L'onore (delle armi) di Bruno Contrada
Nessuno restituirà gli anni di carcere, la salute ma purtroppo nemmeno l'onore allo "sbirro"
Ieri sera, ad un tratto, mentre guardavo il telegiornale è apparso in video il volto di un fantasma. A Bruno Contrada, la solerte macchina dell’informazione, sempre pronta a vestirsi dei proclami apologetici dei professionisti dell’antimafia, aveva concesso un titolo di coda per rivendicare, dopo decenni, la sua “innocenza” sancita dalla Corte Europea per i Diritti dell’uomo di Strasburgo.
Eh sì, perché tra l’indifferenza pressoché generale, l’alto consesso europeo ha stabilito che Contrada non andava condannato e, sillogismo vuole, nemmeno incarcerato per 10 anni e neppure arrestato in via cautelare.
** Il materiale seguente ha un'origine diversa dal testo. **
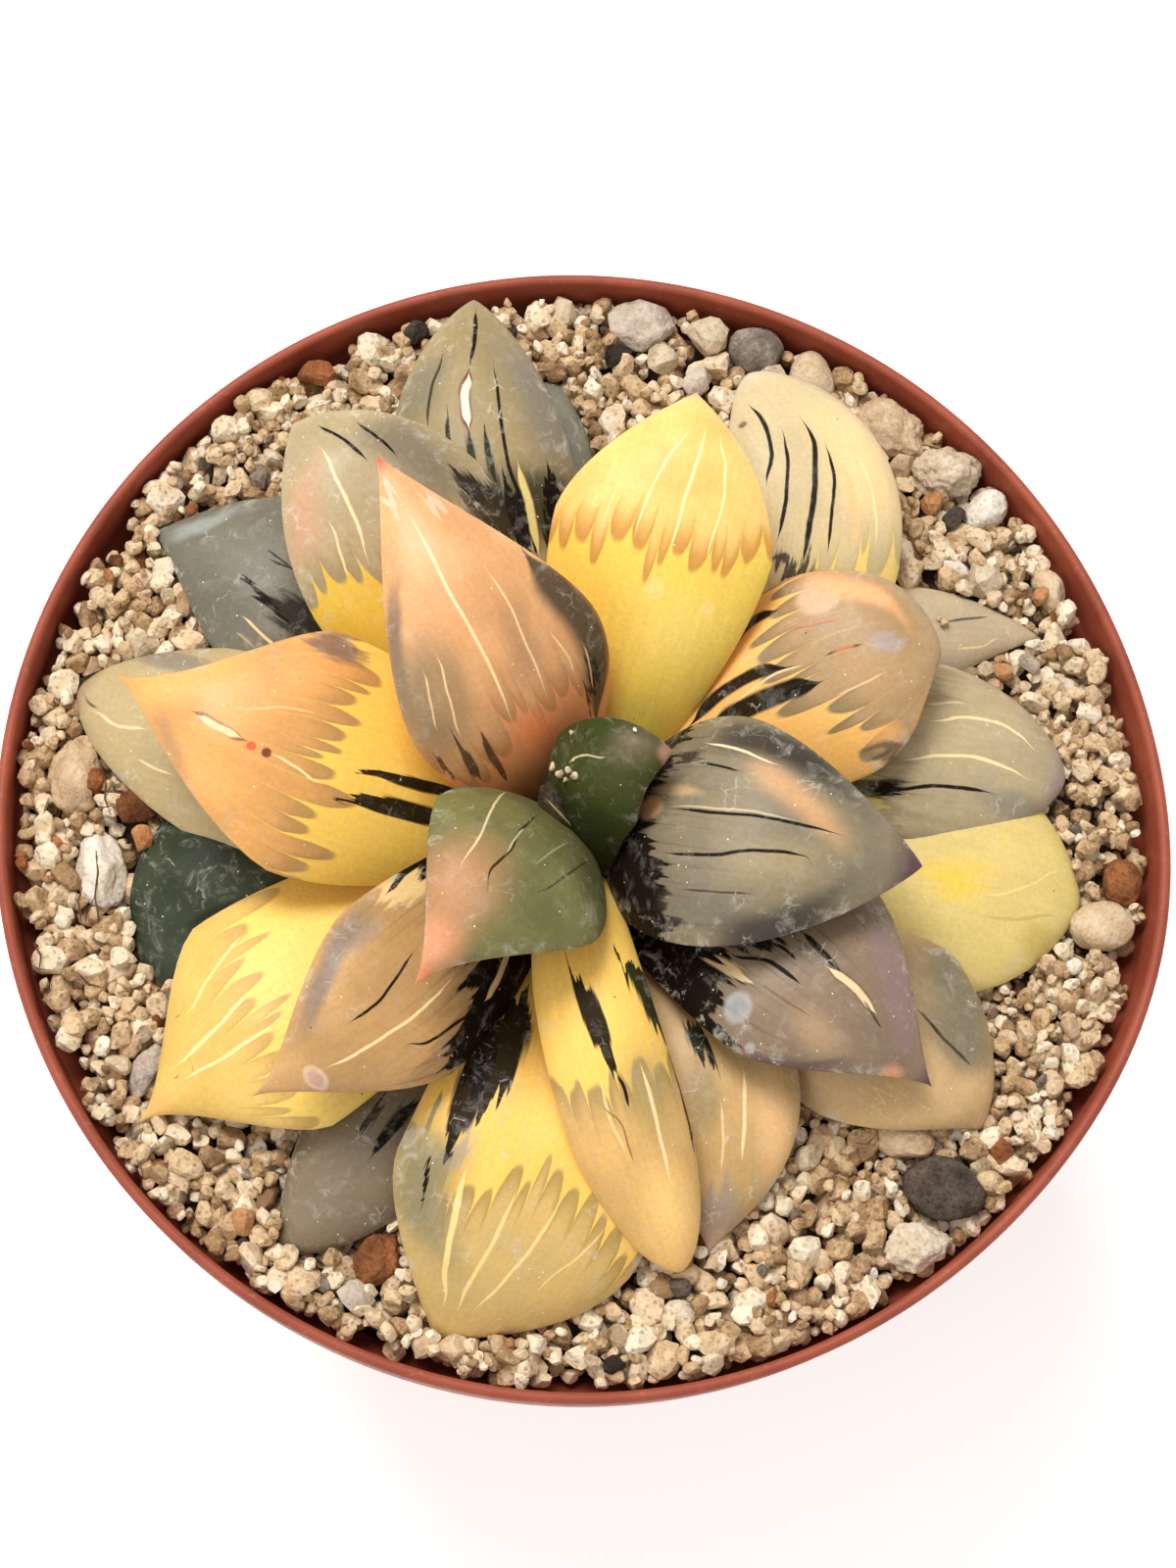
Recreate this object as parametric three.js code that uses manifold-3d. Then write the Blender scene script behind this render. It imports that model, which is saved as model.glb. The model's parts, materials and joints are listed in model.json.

La sua vita da servitore dello Stato non andava macchiata dalla più infamante delle accuse per un uomo delle istituzioni: l’intelligenza con il nemico, con la mafia. Il suo viso, le sue fattezze non andavano tumefatte da un accanimento giudiziario senza precedenti che ha visto impegnarsi buona parte di quei presunti eroi nazionali che ancora oggi cercano con il processo Stato-Mafia di affermare un teorema tanto caro alla loro furia ideologica e settaria.
Ora, ovviamente, si sprecheranno i distinguo e le letture in punta di cavillo della sentenza per arrivare alla, solita, pacifica conclusione quanto si argomenta di responsabilità dei giudici: Il processo andava fatto e la colpa non è di nessuno. E, in fondo, ridotto com’è, Contrada probabilmente non vedrà mai la fine del processo di revisione ammesso che la sua domanda venisse accolta.
Ma, più che altro, a Bruno Contrada nessuno restituirà non solo anni di vita ma nemmeno l’onore delle armi. Perché questo postulerebbe il fatto che qualcuno di toga vestito ammettesse le sue colpe o, quantomeno, un errore. Non è successo per Enzo Tortora. Figuriamoci per uno sbirro.